Мы с девчонкой нашли способ остановить поезд – просто нажали на стоп-кран. Поезд перестал нестись, зато стал погружаться гораздо быстрее. Мы стали готовиться к эвакуации. Я сняла с себя всю одежду, а мобильный телефон завернула в целлофановый пакет и наспех привязала к ноге – сказывался дефицит времени, а до этого я предпочитала нежиться в ванной, нежели готовиться. По телефону я планировала вызвать помощь, когда буду барахтаться в воде.

О тех, кто остался в купе, я не вспоминала. Хотя до этого я обошла всех по кругу, обняла и поцеловала каждого, поблагодарила ребят за то, что они были в моей жизни и, кажется, даже всплакнула. Всё было очень искренне.

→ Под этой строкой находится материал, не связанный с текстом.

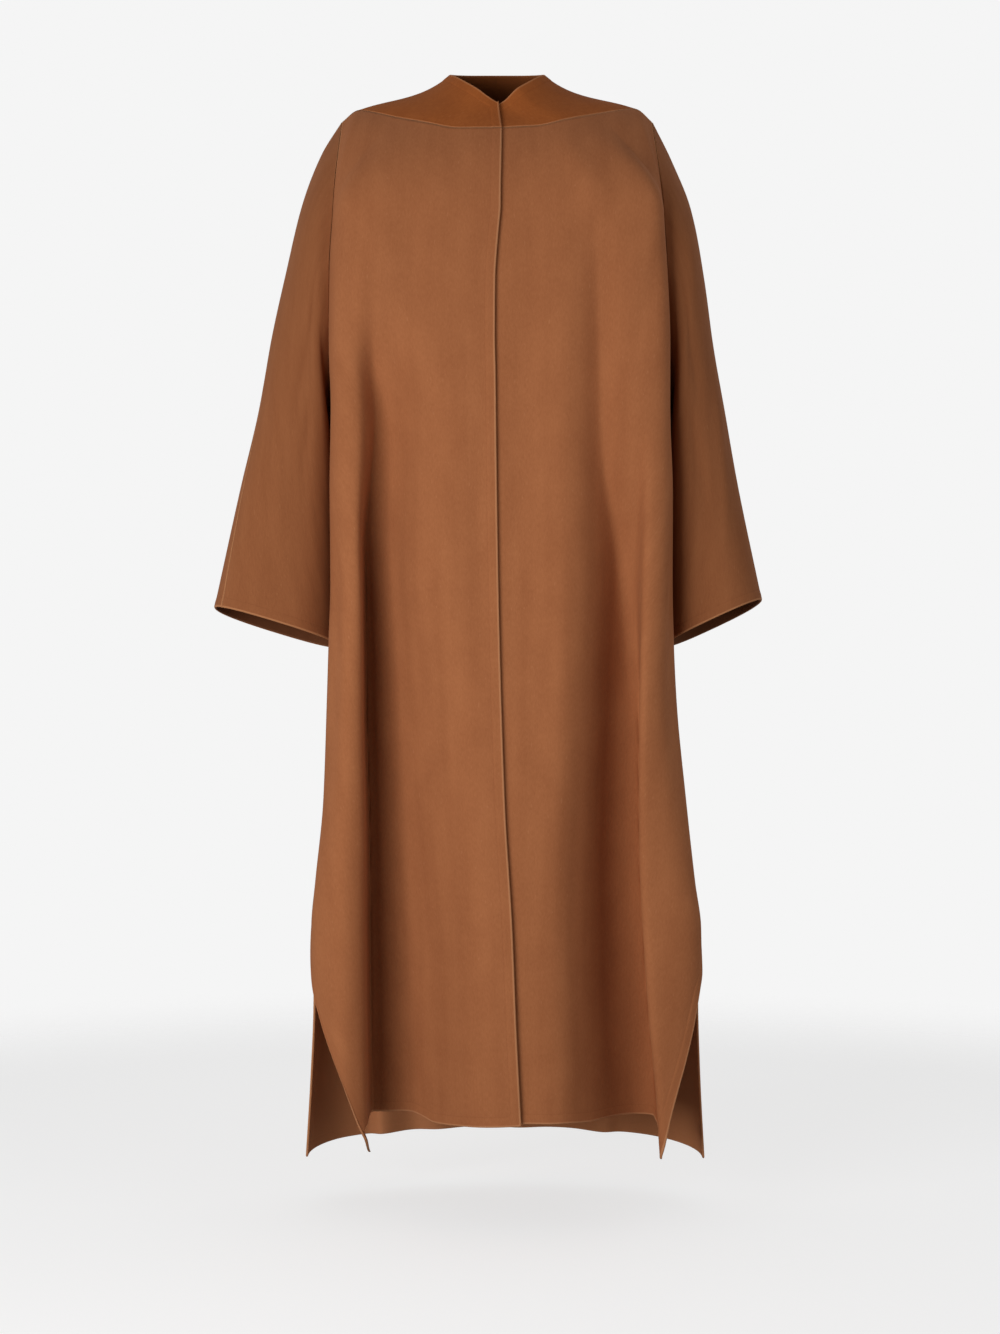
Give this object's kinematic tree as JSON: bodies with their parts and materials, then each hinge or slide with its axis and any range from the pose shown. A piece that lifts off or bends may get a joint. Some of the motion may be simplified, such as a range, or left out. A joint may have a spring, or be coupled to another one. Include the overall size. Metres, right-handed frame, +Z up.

Вдруг мне пришла в голову мысль, что, погружаясь, поезд нас засосет, и мы не выплывем. Тут же мы увидели, что плывём по каналу, и до стенок канала рукой подать. Мы мигом раскопали вешалки и решили их крючками уцепиться за стенки канала и таким образом спастись. Только что вешалок было четыре, а теперь их только две, и мне досталась именно та, крючком которой даже за гвоздь не зацепиться, не то что за стенку канала… И вообще весь план начал казаться нам провальным. Тем не менее, мы решили прыгать со своими вешалками.

Мы обнялись на прощание. И тут я поняла, насколько дорога мне эта девчонка, ни лица, ни имени которой я не знаю. И мы заплакали. Она – от того, что знала, что не выплывет. Я – от того, что знала, её я больше не увижу.

Моего лица коснулось Солнце. Она стояла спиной к окну, но я развернула её, и мы стали смотреть вместе. Наш тонущий поезд плыл прямо по городу. Куда ни посмотри – везде дома и ни одного дерева. Дома не серые, дома разноцветные да к тому же освещённые Солнцем. Фантастический город. Но я знаю, что это Москва, и из-под весёлых красок всё отчётливей проступает столичная суровость. «Юля, Москва!» - по-моему, я назвала её Юля, но я могу ошибаться.

Я рада, что это Москва. Я всегда о ней мечтала. Это самое удивительное из всего, что произошло со мной за сегодня. И ещё меня переполняет уверенность, что я обязательно выберусь. Неважно, как – зацепившись вешалкой за бетонные очертания канала или просто долетев по воздуху до этих пока ещё разноцветных зданий.